_Your objective_.
The entries below should be output exactly as written.

_Source records_.
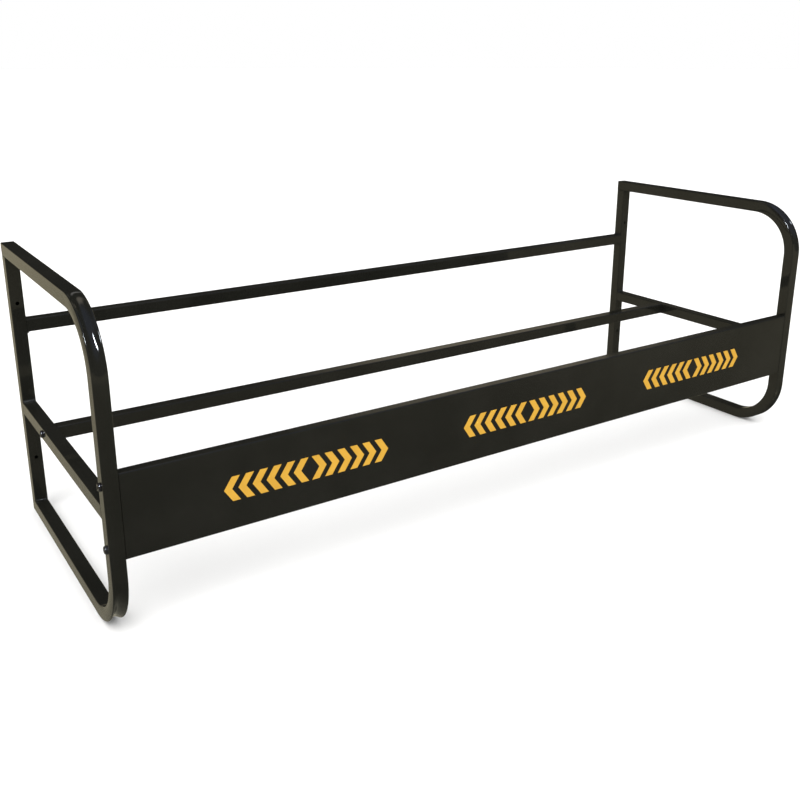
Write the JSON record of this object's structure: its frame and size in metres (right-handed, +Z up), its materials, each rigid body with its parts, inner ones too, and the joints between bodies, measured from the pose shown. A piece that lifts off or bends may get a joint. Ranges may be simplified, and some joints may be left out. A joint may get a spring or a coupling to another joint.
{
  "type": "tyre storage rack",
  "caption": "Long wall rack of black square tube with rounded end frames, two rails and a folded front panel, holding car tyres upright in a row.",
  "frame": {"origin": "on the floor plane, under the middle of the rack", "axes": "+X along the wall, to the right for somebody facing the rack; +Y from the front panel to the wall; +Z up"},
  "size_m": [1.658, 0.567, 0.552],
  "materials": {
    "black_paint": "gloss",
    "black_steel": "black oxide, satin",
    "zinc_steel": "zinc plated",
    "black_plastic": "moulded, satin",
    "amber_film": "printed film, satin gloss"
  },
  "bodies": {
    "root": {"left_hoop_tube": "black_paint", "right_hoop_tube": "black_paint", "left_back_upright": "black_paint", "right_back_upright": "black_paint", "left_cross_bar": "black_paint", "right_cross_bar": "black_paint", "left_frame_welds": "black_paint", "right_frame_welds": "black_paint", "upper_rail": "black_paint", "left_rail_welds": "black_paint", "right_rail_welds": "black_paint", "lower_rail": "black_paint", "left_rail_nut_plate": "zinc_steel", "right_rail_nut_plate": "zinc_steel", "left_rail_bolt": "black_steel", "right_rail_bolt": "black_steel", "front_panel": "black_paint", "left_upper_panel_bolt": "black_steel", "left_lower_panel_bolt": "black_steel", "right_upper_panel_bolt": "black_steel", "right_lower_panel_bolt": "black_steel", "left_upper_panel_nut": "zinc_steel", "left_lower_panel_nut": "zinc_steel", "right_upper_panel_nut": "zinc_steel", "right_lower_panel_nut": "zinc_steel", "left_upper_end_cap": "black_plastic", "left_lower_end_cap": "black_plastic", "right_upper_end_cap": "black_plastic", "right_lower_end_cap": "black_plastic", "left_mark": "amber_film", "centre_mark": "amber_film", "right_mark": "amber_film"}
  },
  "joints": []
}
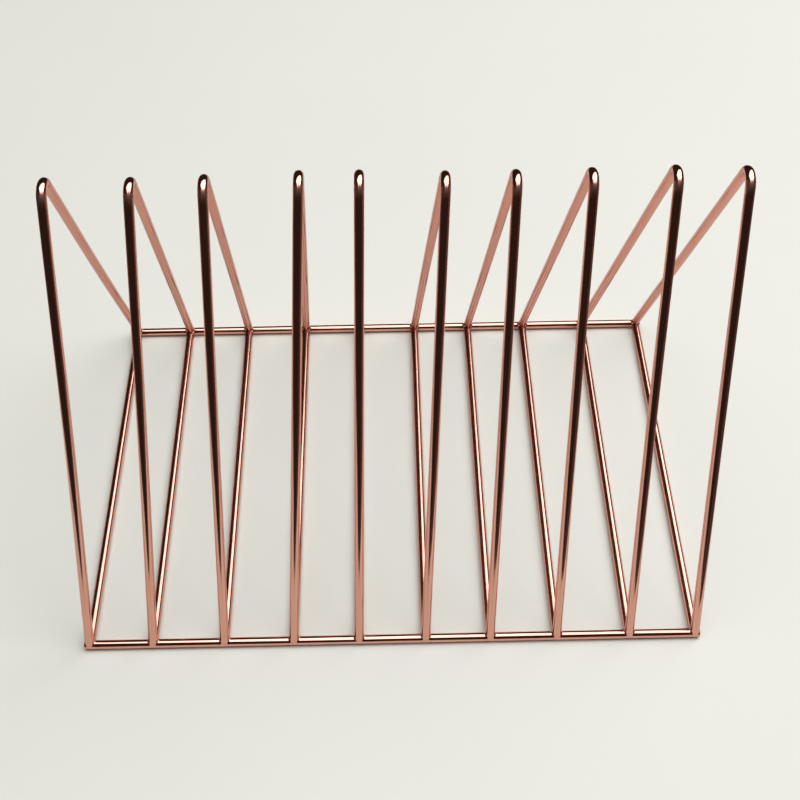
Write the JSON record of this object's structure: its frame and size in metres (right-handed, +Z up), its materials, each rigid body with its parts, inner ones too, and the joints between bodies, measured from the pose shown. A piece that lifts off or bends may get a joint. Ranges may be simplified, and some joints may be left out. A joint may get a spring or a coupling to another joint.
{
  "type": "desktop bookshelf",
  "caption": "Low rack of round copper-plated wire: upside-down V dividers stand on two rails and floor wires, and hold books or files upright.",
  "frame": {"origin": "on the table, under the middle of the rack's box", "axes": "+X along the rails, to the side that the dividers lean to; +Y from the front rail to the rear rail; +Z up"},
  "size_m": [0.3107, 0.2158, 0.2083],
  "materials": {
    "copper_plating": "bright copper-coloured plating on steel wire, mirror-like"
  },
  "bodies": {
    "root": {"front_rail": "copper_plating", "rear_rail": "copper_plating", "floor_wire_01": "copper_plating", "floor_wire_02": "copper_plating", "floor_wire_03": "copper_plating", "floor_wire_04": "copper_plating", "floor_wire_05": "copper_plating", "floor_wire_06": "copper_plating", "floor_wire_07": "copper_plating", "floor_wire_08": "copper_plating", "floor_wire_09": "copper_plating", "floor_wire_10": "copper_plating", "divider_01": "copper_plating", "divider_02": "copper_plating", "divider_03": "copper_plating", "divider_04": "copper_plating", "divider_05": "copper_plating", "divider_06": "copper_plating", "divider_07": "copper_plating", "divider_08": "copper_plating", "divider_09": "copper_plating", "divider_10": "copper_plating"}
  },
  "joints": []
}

_Written solution_.
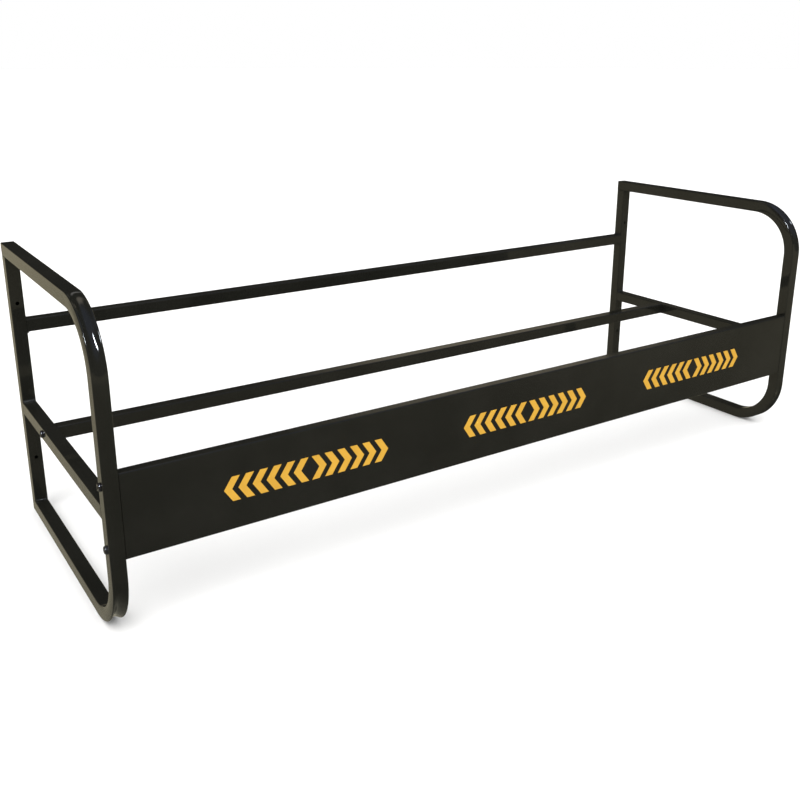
Write the JSON record of this object's structure: its frame and size in metres (right-handed, +Z up), its materials, each rigid body with its parts, inner ones too, and the joints between bodies, measured from the pose shown. A piece that lifts off or bends may get a joint. Ranges may be simplified, and some joints may be left out. A joint may get a spring or a coupling to another joint.
{
  "type": "tyre storage rack",
  "caption": "Long wall rack of black square tube with rounded end frames, two rails and a folded front panel, holding car tyres upright in a row.",
  "frame": {"origin": "on the floor plane, under the middle of the rack", "axes": "+X along the wall, to the right for somebody facing the rack; +Y from the front panel to the wall; +Z up"},
  "size_m": [1.658, 0.567, 0.552],
  "materials": {
    "black_paint": "gloss",
    "black_steel": "black oxide, satin",
    "zinc_steel": "zinc plated",
    "black_plastic": "moulded, satin",
    "amber_film": "printed film, satin gloss"
  },
  "bodies": {
    "root": {"left_hoop_tube": "black_paint", "right_hoop_tube": "black_paint", "left_back_upright": "black_paint", "right_back_upright": "black_paint", "left_cross_bar": "black_paint", "right_cross_bar": "black_paint", "left_frame_welds": "black_paint", "right_frame_welds": "black_paint", "upper_rail": "black_paint", "left_rail_welds": "black_paint", "right_rail_welds": "black_paint", "lower_rail": "black_paint", "left_rail_nut_plate": "zinc_steel", "right_rail_nut_plate": "zinc_steel", "left_rail_bolt": "black_steel", "right_rail_bolt": "black_steel", "front_panel": "black_paint", "left_upper_panel_bolt": "black_steel", "left_lower_panel_bolt": "black_steel", "right_upper_panel_bolt": "black_steel", "right_lower_panel_bolt": "black_steel", "left_upper_panel_nut": "zinc_steel", "left_lower_panel_nut": "zinc_steel", "right_upper_panel_nut": "zinc_steel", "right_lower_panel_nut": "zinc_steel", "left_upper_end_cap": "black_plastic", "left_lower_end_cap": "black_plastic", "right_upper_end_cap": "black_plastic", "right_lower_end_cap": "black_plastic", "left_mark": "amber_film", "centre_mark": "amber_film", "right_mark": "amber_film"}
  },
  "joints": []
}
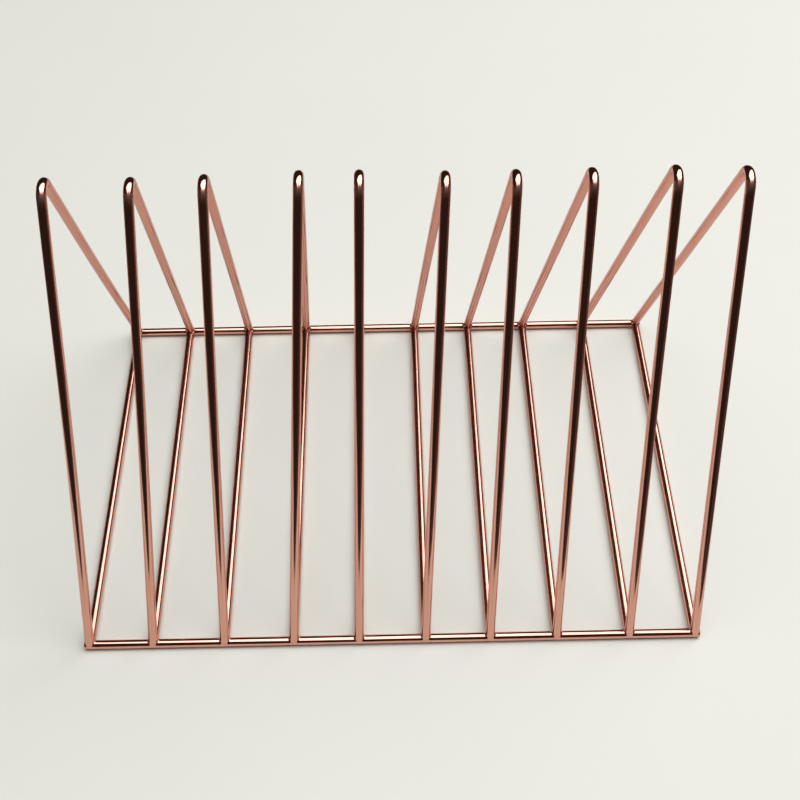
Write the JSON record of this object's structure: its frame and size in metres (right-handed, +Z up), its materials, each rigid body with its parts, inner ones too, and the joints between bodies, measured from the pose shown. A piece that lifts off or bends may get a joint. Ranges may be simplified, and some joints may be left out. A joint may get a spring or a coupling to another joint.
{
  "type": "desktop bookshelf",
  "caption": "Low rack of round copper-plated wire: upside-down V dividers stand on two rails and floor wires, and hold books or files upright.",
  "frame": {"origin": "on the table, under the middle of the rack's box", "axes": "+X along the rails, to the side that the dividers lean to; +Y from the front rail to the rear rail; +Z up"},
  "size_m": [0.3107, 0.2158, 0.2083],
  "materials": {
    "copper_plating": "bright copper-coloured plating on steel wire, mirror-like"
  },
  "bodies": {
    "root": {"front_rail": "copper_plating", "rear_rail": "copper_plating", "floor_wire_01": "copper_plating", "floor_wire_02": "copper_plating", "floor_wire_03": "copper_plating", "floor_wire_04": "copper_plating", "floor_wire_05": "copper_plating", "floor_wire_06": "copper_plating", "floor_wire_07": "copper_plating", "floor_wire_08": "copper_plating", "floor_wire_09": "copper_plating", "floor_wire_10": "copper_plating", "divider_01": "copper_plating", "divider_02": "copper_plating", "divider_03": "copper_plating", "divider_04": "copper_plating", "divider_05": "copper_plating", "divider_06": "copper_plating", "divider_07": "copper_plating", "divider_08": "copper_plating", "divider_09": "copper_plating", "divider_10": "copper_plating"}
  },
  "joints": []
}